Since each chapter is told from a specific person’s point of view, I had to keep reminding myself who that person was in the earlier portions of the novel. It was a tad “offputting.”
Oh, and Joe Miller makes a comeback but not as you might imagine, thanks to he, Julie Mao, the asteroid Eros, and the protomolecule all being thrown into the atmosphere of Venus, “cooking” for a while, and then having “something” emerge.
The Ring has formed or been discovered beyond the orbit of Uranus. It’s thought to be an interstellar (intergalactic?) gateway created by the intelligence that manufactured the protomolecule. The protomolecule, in the first two novels, was a weapon and lifeform of incredible power and menace. Earth, Mars, and the OPA all send representatives to the Ring to explore, and possibly to start a war over this vast resource. The expectation is that an invading force will enter the solar system through the Ring.
However, at the very beginning of our story, a young Belter taking up the strange fad of launching a small ship at high velocities without the benefit of the special drive that allows higher speed travel in normal space, thinks he’s playing the ultimate prank on the military guardian ships by doing a close flyby of the Ring. Unfortunately for him (and everyone else), he enters the gateway and finds himself…dead. This triggers an unanticipated response from whatever is on the other side waiting.
In the previous novel, Jim Holden was instrumental in putting wealthy businessman Jules-Pierre Mao in prison for weaponizing the protomolecule, using young children as test subjects. His daughter and Julie’s sister Clarissa Mao has glandular implants inserted into her body which with each use makes her a temporary weapon of destruction, vows to ruin and then kill Holden in the worst case of “Daddy issues” I’ve ever seen. She disguises herself as an engineer aboard one of the ships in the flotilla to go out to the Ring and execute her plan.
Holden and his crew have to leave Ceres in a hurry, discovering that Mars wants their “salvaged” warship back. “Fortunately,” a film crew needs a lift to the Ring and are willing to pay the fees to get the Roci released from the asteroid. No, it’s not a coincidence.
Carlos “Bull” de Baca is a former Marine and associate of Fred Johnson, who we met in the first novel, and is assigned security on the Behemoth (formerly the Nauvoo which the UN pressed into service as a war ship). He should have been Captain, but Johnson wanted a Belter to be in the Captain’s seat, which turns out to be a horrible mistake.
Annushka “Anna“ Volovodov is a Methodist pastor from Europa who joined the expedition as part of a UN delegation of religious figures and artists selected to witness the start of a new epoch of human history (sounds like something a modern politician would come up with). Her ship joins others following Rocinante into the Ring, and she ultimately becomes instrumental in saving all of humanity, more or less against her will.

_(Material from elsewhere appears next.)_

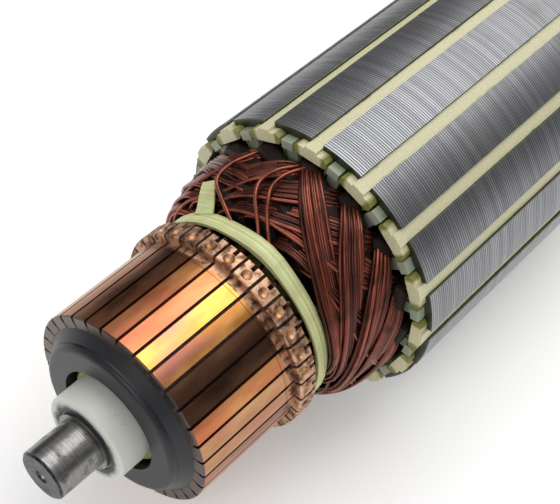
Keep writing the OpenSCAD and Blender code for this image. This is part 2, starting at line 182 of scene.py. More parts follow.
def new_material(name, **constants):
    """A material with its Principled shader; constants go on the shader's own sockets."""
    made = bpy.data.materials.new(name)
    made.use_nodes = True
    shader = made.node_tree.nodes["Principled BSDF"]
    for socket, value in constants.items():
        shader.inputs[socket.replace("_", " ")].default_value = value
    return made, made.node_tree, shader


def plug(tree, shader, **values):
    """Links patterns into the shader's sockets."""
    for socket, value in values.items():
        tree.links.new(value, shader.inputs[socket.replace("_", " ")])


def bump(tree, height, strength, depth):
    """A normal that a height from 0 to 1 pushes in or out by a depth in metres."""
    values = {"Height": height, "Strength": strength, "Distance": depth}
    return add(tree, "Bump", values).outputs[0]


def dress(material, slot, *nodes):
    """Puts a material on CAD nodes, whose own meshes stay as they are."""
    for name in nodes:
        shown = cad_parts[name]
        shown.data.materials.clear()
        shown.data.materials.append(material)


# %% [markdown]
# Two effects return on many pieces. Dirt gathers as soft clouds with small dark specks, and wear
# shows as fine lines that the lathe or the grinding wheel left. Each is a group with named
# inputs, so that a material only says how much of it there is.
# %% Groups for dirt and for turned lines
def dirt_group():
    """A mask of cloudy dirt with specks, from 0 for clean to 1."""
    ins = [("Cloud size", "Float", 0.25), ("Cover", "Float", 0.5), ("Specks", "Float", 0.5)]
    group, entry, out = new_group("dirt", ins, [("Mask", "Float")])
    size, cover, specks = entry.outputs[:3]
    place = use(group, directions)["Place"]
    cloud = noise(group, place, size, 5.0, 0.62)
    level = math_of(group, "SUBTRACT", 0.75, math_of(group, "MULTIPLY", cover, 0.5))
    soft = math_of(group, "SUBTRACT", cloud, level)
    soft = math_of(group, "MULTIPLY", soft, 4.0, clamp=True)
    small = math_of(group, "SUBTRACT", noise(group, place, 2.2, 2.0, 0.5), 0.68)
    small = math_of(group, "MULTIPLY", math_of(group, "MULTIPLY", small, 14.0, clamp=True), specks)
    group.links.new(math_of(group, "MAXIMUM", soft, small), out.inputs[0])
    return group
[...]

Earth, Mars, and the Belt ships form an uneasy alliance and all might have gone well until Clarissa/Melba sabotages one of the ships causing it to explode. At the same time, her confederate on the Roci triggers a fake message from Holden who says he’s taking control of the Ring. Naturally, everyone tries to shoot the Roci, forcing it inside and into what he eventually names Slow Space.

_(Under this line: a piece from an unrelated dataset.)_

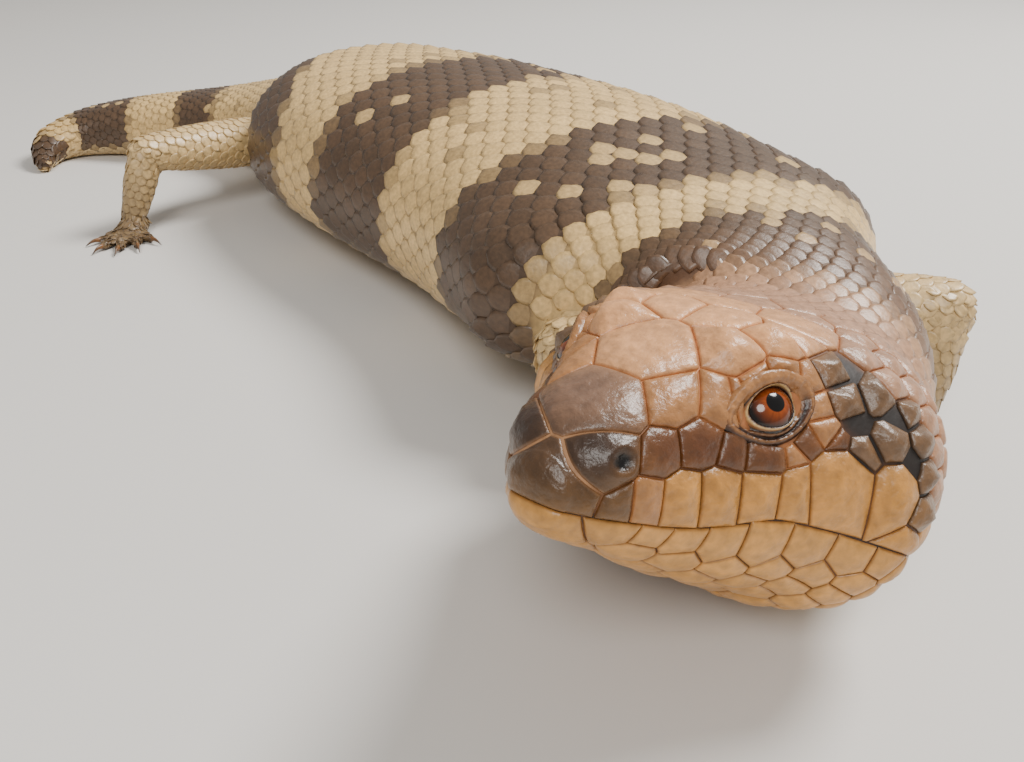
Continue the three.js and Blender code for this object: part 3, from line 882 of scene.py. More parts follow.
# Scales
PLATE_ACROSS = 6
PLATE_ALONG = 6
PLATE_ROOT = -0.42
PLATE_TIP = 0.72
PLATE_DOME = 0.045
PLATE_LIFT = 0.075
PLATE_SINK = -0.085
PLATE_THICKNESS = 0.06
PLATE_HALF_WIDTH = 0.54
PLATE_TIP_HALF_WIDTH = 0.13
PLATE_WIDEST = 0.42
PLATE_ROUNDNESS = 2.6
PLATE_NECK = (0.8, 0.3)
PLATE_EDGE = (0.7, 1.98)
PLATE_BOW = 0.05
PLATE_UNDERSIDE = (0.97, 0.98)
# How dark the rim of a scale is, and the side of its patch on the map
SCALE_SHADES = (1.04, 0.24)
SCALE_PATCH = 0.003
FLOOR_GAP = 0.02


def plate_shape():
    """Scale of unit width with a rounded free edge: vertices, faces and the share of the way to the rim."""
    vertices = []
    rim = []
    for j in range(PLATE_ALONG + 1):
        t = j / PLATE_ALONG
        y = PLATE_ROOT + (PLATE_TIP - PLATE_ROOT) * t
        taper = max(0.0, (t - PLATE_WIDEST) / (1 - PLATE_WIDEST)) ** PLATE_ROUNDNESS
        width = max(PLATE_HALF_WIDTH * max(0.0, 1 - taper) ** 0.5, PLATE_TIP_HALF_WIDTH)
        width *= PLATE_NECK[0] + (1 - PLATE_NECK[0]) * min(1, t / PLATE_NECK[1])
        for i in range(PLATE_ACROSS + 1):
            x = -1 + 2 * i / PLATE_ACROSS
            drop = PLATE_EDGE[1] * max(0.0, max(abs(x), t) - PLATE_EDGE[0]) ** 2
            z = PLATE_SINK + (PLATE_LIFT - PLATE_SINK) * t + PLATE_DOME * (1 - x * x - drop)
            vertices.append((x * width, y + PLATE_BOW * (1 - x * x) * t, z))
            rim.append(max(abs(x) ** 3, t ** 5))
    columns = PLATE_ACROSS + 1
    top = len(vertices)
    border = list(range(columns))
    border += [j * columns + PLATE_ACROSS for j in range(1, PLATE_ALONG + 1)]
    border += [PLATE_ALONG * columns + i for i in range(PLATE_ACROSS - 1, -1, -1)]
    border += [j * columns for j in range(PLATE_ALONG - 1, 0, -1)]
    faces = []
    for j in range(PLATE_ALONG):
        for i in range(PLATE_ACROSS):
            first = j * columns + i
            faces.append((first, first + 1, first + columns + 1, first + columns))
    for k in border:
        x, y, z = vertices[k]
        vertices.append((x * PLATE_UNDERSIDE[0], y * PLATE_UNDERSIDE[1], z - PLATE_THICKNESS))
        rim.append(1.0)
    count = len(border)
    for k in range(count):
        n = (k + 1) % count
        faces.append((border[n], border[k], top + k, top + n))
    faces.append(tuple(top + k for k in reversed(range(count))))
    return np.array(vertices), faces, np.array(rim)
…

All of the other ships follow trying to stop Holden from taking control of the Ring which further triggers the Ring’s defense mechanism. This causes severe damage to all of the ships, injuring or killing thousands, and trapping them in a starless realm. It’s the crossroads to anywhere, but all of the gates are closed.
The rest of the novel is a series of character driven events where at any one point in time, you don’t know who you want to cheer and who you want to kill.

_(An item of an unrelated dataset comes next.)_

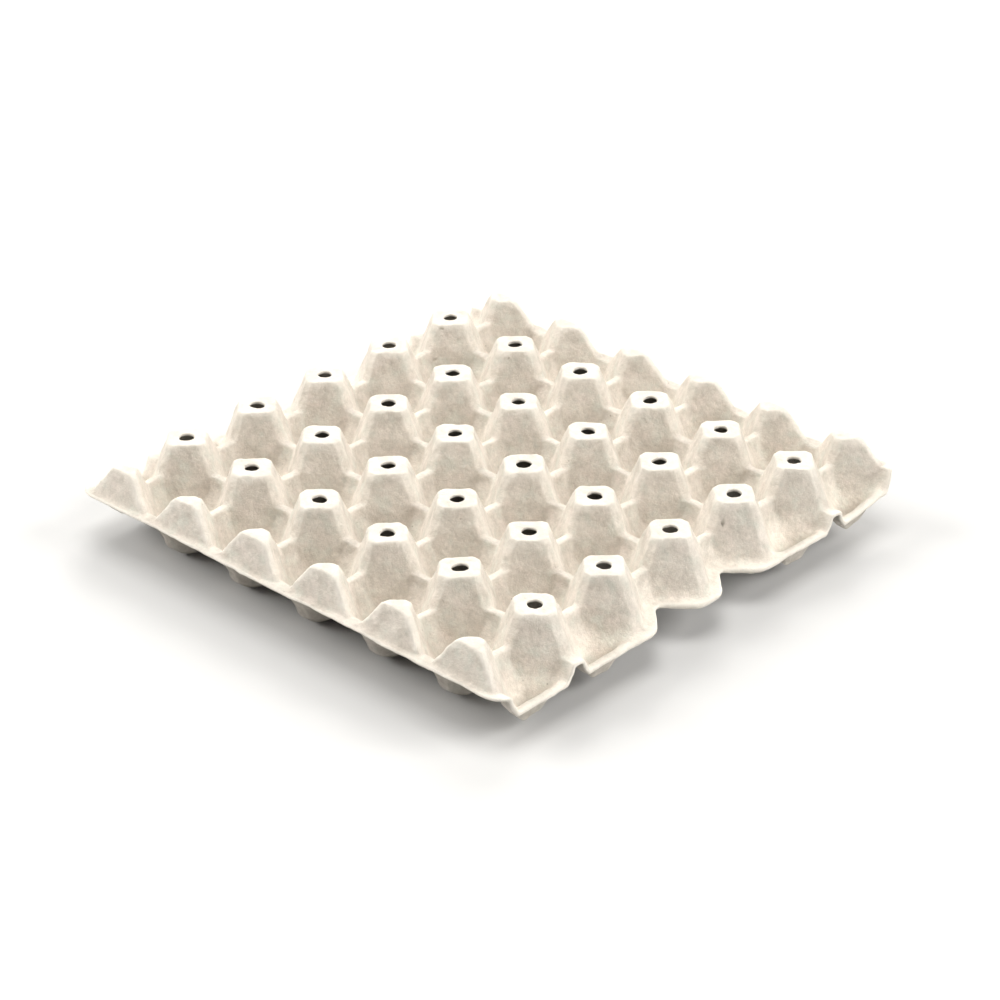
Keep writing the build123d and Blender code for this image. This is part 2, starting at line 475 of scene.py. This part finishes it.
def pulp_material():
    """Pale grey pulp: mottled, fibrous and matt, paler where edges have been pressed and rubbed, with
    painted light and shade by height, under the wall, in the holes and in creases.
    """
    material = bpy.data.materials.new("grey_pulp")
    material.use_nodes = True
    tree = material.node_tree
    tree.nodes.clear()
    link = tree.links.new
    place = new_node(tree, "ShaderNodeTexCoord").outputs["Object"]
    wear_and_crease_shade = stored_value(tree, "wear_and_crease_shade")
    felt = felt_of(tree, place)
    colour = stock_colour(tree, place)

    # Painted light and shade by height: palest about a third of the way up, at the skirts, and a little
    # darker on the posts
    height = new_node(tree, "ShaderNodeSeparateXYZ")
    link(place, height.inputs["Vector"])
    level = maths(tree, "DIVIDE", height.outputs["Z"], tray_high.z)
    colour = toned(tree, colour, level, *painted_light_by_height)

    # Painted shade on faces turned down and inside the holes, with a little of the mould side's own darker
    # tone
    colour = toned(tree, colour, stored_value(tree, "mould_side_and_painted_shade"), (0.0, 1.0), (1.0, 0.66))

    # Fibres stand out a little from what lies between them, and specks lie over both
    colour = toned(tree, colour, felt, (0.45, 0.90), (0.75, 1.06))
    colour = mixed(tree, "MIX", specks_of(tree, place), colour, speck_colour)

    # Rubbed edges are paler, and inner corners are darkened with painted shade
    broken = maths(tree, "MULTIPLY", noise(tree, place, worn_patch, 3.0), patch_part)
    edge = maths(tree, "ADD", maths(tree, "MULTIPLY", wear_and_crease_shade, bend_part), broken)
    edge_share = ramp(tree, edge, (0.40, grey(0.0)), (0.95, grey(0.7)))
    colour = mixed(tree, "MIX", edge_share, colour, pulp_edge)
    # Painted shade: inner corners and creases darker by how far they bend in
    painted_crease_shade = maths(tree, "MULTIPLY", wear_and_crease_shade, -1.0, True)
    colour = toned(tree, colour, painted_crease_shade, (0.0, 1.0), (0.8, 0.86))

    # Matt all over, and a little smoother where rubbed
    roughness = ramp(tree, edge_share, (0.0, grey(0.96)), (1.0, grey(0.80)))

    # Relief: lumps of pulp, felted fibres and a fine tooth
    lumps = maths(tree, "MULTIPLY", noise(tree, place, lump_size, 3.0, 0.6), lump_part)
    tooth = maths(tree, "MULTIPLY", noise(tree, place, tooth_size, 4.0, 0.7), tooth_part)
    relief = maths(tree, "ADD", lumps, maths(tree, "MULTIPLY", felt, fibre_part))
    relief = maths(tree, "ADD", relief, tooth)
    bump = new_node(tree, "ShaderNodeBump", Strength=relief_strength, Distance=relief_height)
    link(relief, bump.inputs["Height"])

    surface = new_node(tree, "ShaderNodeBsdfPrincipled", Specular_IOR_Level=0.25)
    link(colour, surface.inputs["Base Color"])
    link(roughness, surface.inputs["Roughness"])
    link(bump.outputs["Normal"], surface.inputs["Normal"])
    output = new_node(tree, "ShaderNodeOutputMaterial")
    link(surface.outputs["BSDF"], output.inputs["Surface"])
    return material


pulp_tray = pulp_shell(tray)
for face in pulp_tray.data.polygons:
    face.use_smooth = True
mark_edges(pulp_tray.data, "wear_and_crease_shade")
mark_mould_side_and_painted_shade(pulp_tray.data, "mould_side_and_painted_shade")
pulp_tray.data.materials.append(pulp_material())
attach(pulp_tray, "root")
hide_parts("tray")

# Studio: pale floor, faint light from all round, and its measures in metres
floor_reach = 6.0
floor_grey = 0.58
floor_roughness = 0.9
air_strength = 0.08

# Large soft lights to the left, to the right, behind, in front and overhead, with their power in watts
light_side = 2.2
light_colour = (1.0, 0.985, 0.955)
studio_lights = (
    ("left_light", (-2.9, -1.8, 2.0), 166.0),
    ("right_light", (2.9, 1.8, 2.0), 146.0),
    ("back_light", (-2.0, 2.6, 2.2), 104.0),
    ("front_light", (3.1, -1.3, 2.0), 23.0),
    ("overhead_light", (0.0, 0.0, 3.3), 68.0),
)


def studio_floor():
    """The plain pale floor that the tray stands on."""
    grid = bmesh.new()
    bmesh.ops.create_grid(grid, x_segments=1, y_segments=1, size=floor_reach)
    mesh = bpy.data.meshes.new("studio_floor")
    grid.to_mesh(mesh)
    grid.free()
    paper = bpy.data.materials.new("studio_paper")
    paper.use_nodes = True
    finish = paper.node_tree.nodes["Principled BSDF"]
    finish.inputs["Base Color"].default_value = (*grey(floor_grey), 1.0)
    finish.inputs["Roughness"].default_value = floor_roughness
    mesh.materials.append(paper)
    floor = bpy.data.objects.new("studio_floor", mesh)
    bpy.context.scene.collection.objects.link(floor)


def soft_light(name, place, power):
    """A large square studio light, turned to the tray."""
    lamp = bpy.data.lights.new(name, "AREA")
    lamp.size = light_side
    lamp.energy = power
    lamp.color = light_colour
    light = bpy.data.objects.new(name, lamp)
    light.location = place
    light.rotation_mode = "QUATERNION"
    light.rotation_quaternion = (-Vector(place)).to_track_quat("-Z", "Y")
    bpy.context.scene.collection.objects.link(light)


def studio_camera():
    """The camera at the photograph's viewing angle."""
    lens = bpy.data.cameras.new("studio_camera")
    lens.lens = view_lens
    lens.sensor_width = sensor_width
    camera = bpy.data.objects.new("studio_camera", lens)
    back = Vector((math.sin(view_azimuth) * math.cos(view_elevation),
                   -math.cos(view_azimuth) * math.cos(view_elevation),
                   math.sin(view_elevation)))
    camera.location = view_aim + back * view_distance
    camera.rotation_mode = "QUATERNION"
    camera.rotation_quaternion = (-back).to_track_quat("-Z", "Y")
    bpy.context.scene.collection.objects.link(camera)
    return camera


studio_floor()
world = bpy.data.worlds.new("studio_air")
world.use_nodes = True
air = world.node_tree.nodes["Background"]
air.inputs["Color"].default_value = (*grey(1.0), 1.0)
air.inputs["Strength"].default_value = air_strength
bpy.context.scene.world = world
for name, place, power in studio_lights:
    soft_light(name, place, power)
bpy.context.scene.view_settings.view_transform = "Standard"
bpy.context.scene.camera = studio_camera()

In spite of what I’ve written above, there were vast portions of the novel where Holden, Naomi, Amos, and Alex seem like almost minor players, where in the prior two books, they were the center of the action.
To make matters worst, the Roci’s crew, minus Holden who went EVA to a structure at the center of the Ring and ended up contacting “Miller,” are severely injured, Amos and Alex by the slowing of space, and Naomi by a vengeful Melba/Clarissa.
Ashmore, the deposed Captain of the Behemoth, and Cortez, and celebrity cleric to UN officials and the wealthy, pretty much go nuts and believe the only way to save Earth from what they imagine is an impeding invasion, is to destroy the Ring.
Holden has learned from Miller that the Ring’s defensive mechanisms will do what it did with other star systems seen as a threat…destroy every living being in our own solar system.
The struggle begins, with each major player maneuvering to differing sides, over control of the Behemoth and the salvation or annihilation of humanity.
I was pretty upset when Serge and Sam were abruptly killed. They were two minor characters but the authors spared no effort in getting the reader to like them before they died.
I won’t say who else lives and dies by the end of the book, nor how (or if) Holden (or anyone) saves the day, but the latter half of the book is a true page turner. At the start, I thought Abraham and Franck were suffering from “sequel slowdown,” but such was not the case.
I’ve reserved the fourth novel Cibola Burn at my local public library and should be able to start reading soon.
So far in the first three books, the ride is fantastic.
Oh, on the issue of families. As you might expect this being the 21st century and this being a popular SciFi book series (also television), families aren’t presented as what you’d call “traditional.” We learned since the first book that Holden was raised on a farm with several “mothers” and “fathers,” so that’s pretty untraditional. And while Clarissa was raised with what seems to be a “standard” Mom and Dad with brothers and sisters, her growing up in extreme wealth makes her rather unusual anyway (and of the families presented, ONLY the normative family is depicted as dysfunctional, with the non-normative families offered up as considerably cool and supportive…go figure). We discover Anna has a female spouse and at least one small child (the book mentions how two women have a baby together, but I don’t remember the details). In and of itself, we can expect non-traditional families in modern literature, and to have the characters involved to be highly likeable. Yet as this is an indicator of current social and political values being inserted in the arts, the rest of us (which as of this writing is approximately 97.4% of the world population) would like to see ourselves in these stories as well.